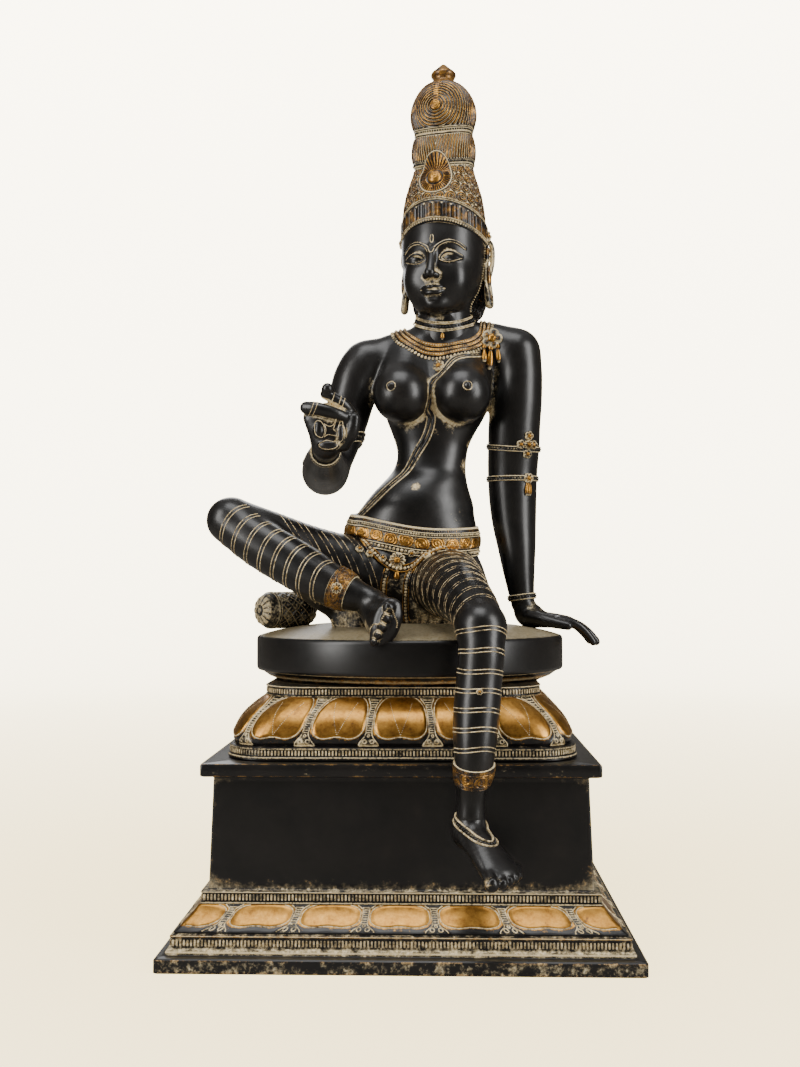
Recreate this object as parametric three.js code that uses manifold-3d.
// A seated goddess on a lotus seat and a stepped plinth, cast in brass and patinated black.
// Millimetres, +Z up, the figure faces -Y. The origin is the middle of the plinth's underside.
import * as THREE from 'three';
import { mergeVertices } from 'three/addons/utils/BufferGeometryUtils.js';
import Module from 'manifold-3d';

const wasm = await Module();
wasm.setup();

// Driving dimensions of the plinth
const FOOT_WIDTH = 486;          // foot slab, side to side
const FOOT_HEIGHT = 15;
const DEPTH_LESS_THAN_WIDTH = 26; // every course is this much shallower than it is wide
const COURSE_HEIGHT = 17;        // fillet, bead row and groove above the foot slab
const CYMA_HEIGHT = 27;          // sloping course of lotus petals
const BEAD_HEIGHT = 12;          // bead row and chamfer under the dado
const DADO_WIDTH_LOW = 394;
const DADO_WIDTH_TOP = 386;
const DADO_HEIGHT = 116;
const SLAB_WIDTH = 410;
const SLAB_HEIGHT = 13.6;
const PLINTH_CORNER = 4;         // corner radius of the square courses
const PLINTH_PETALS_PER_SIDE = 5;
const PETAL_RELIEF = 3;          // how far a petal stands out of its groove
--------
_TASK GOAL_
Output the listing above word for word.

_FINISHED EXERCISE_
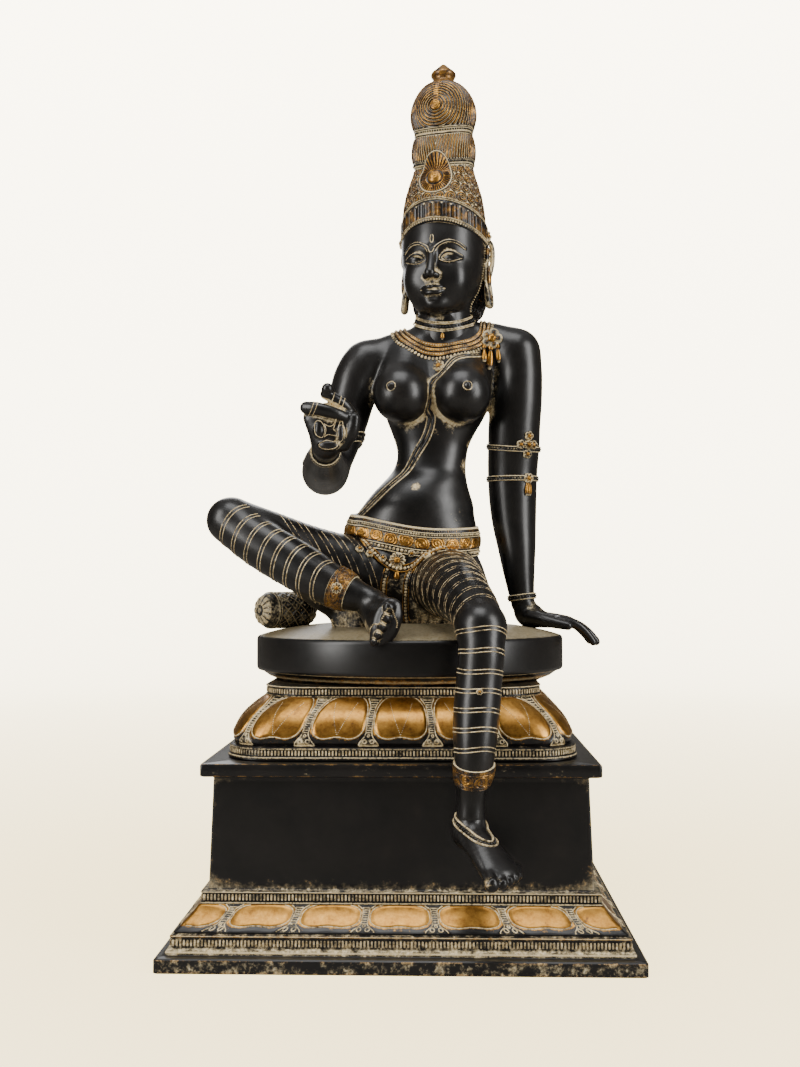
Recreate this object as parametric three.js code that uses manifold-3d.
// A seated goddess on a lotus seat and a stepped plinth, cast in brass and patinated black.
// Millimetres, +Z up, the figure faces -Y. The origin is the middle of the plinth's underside.
import * as THREE from 'three';
import { mergeVertices } from 'three/addons/utils/BufferGeometryUtils.js';
import Module from 'manifold-3d';

const wasm = await Module();
wasm.setup();

// Driving dimensions of the plinth
const FOOT_WIDTH = 486;          // foot slab, side to side
const FOOT_HEIGHT = 15;
const DEPTH_LESS_THAN_WIDTH = 26; // every course is this much shallower than it is wide
const COURSE_HEIGHT = 17;        // fillet, bead row and groove above the foot slab
const CYMA_HEIGHT = 27;          // sloping course of lotus petals
const BEAD_HEIGHT = 12;          // bead row and chamfer under the dado
const DADO_WIDTH_LOW = 394;
const DADO_WIDTH_TOP = 386;
const DADO_HEIGHT = 116;
const SLAB_WIDTH = 410;
const SLAB_HEIGHT = 13.6;
const PLINTH_CORNER = 4;         // corner radius of the square courses
const PLINTH_PETALS_PER_SIDE = 5;
const PETAL_RELIEF = 3;          // how far a petal stands out of its groove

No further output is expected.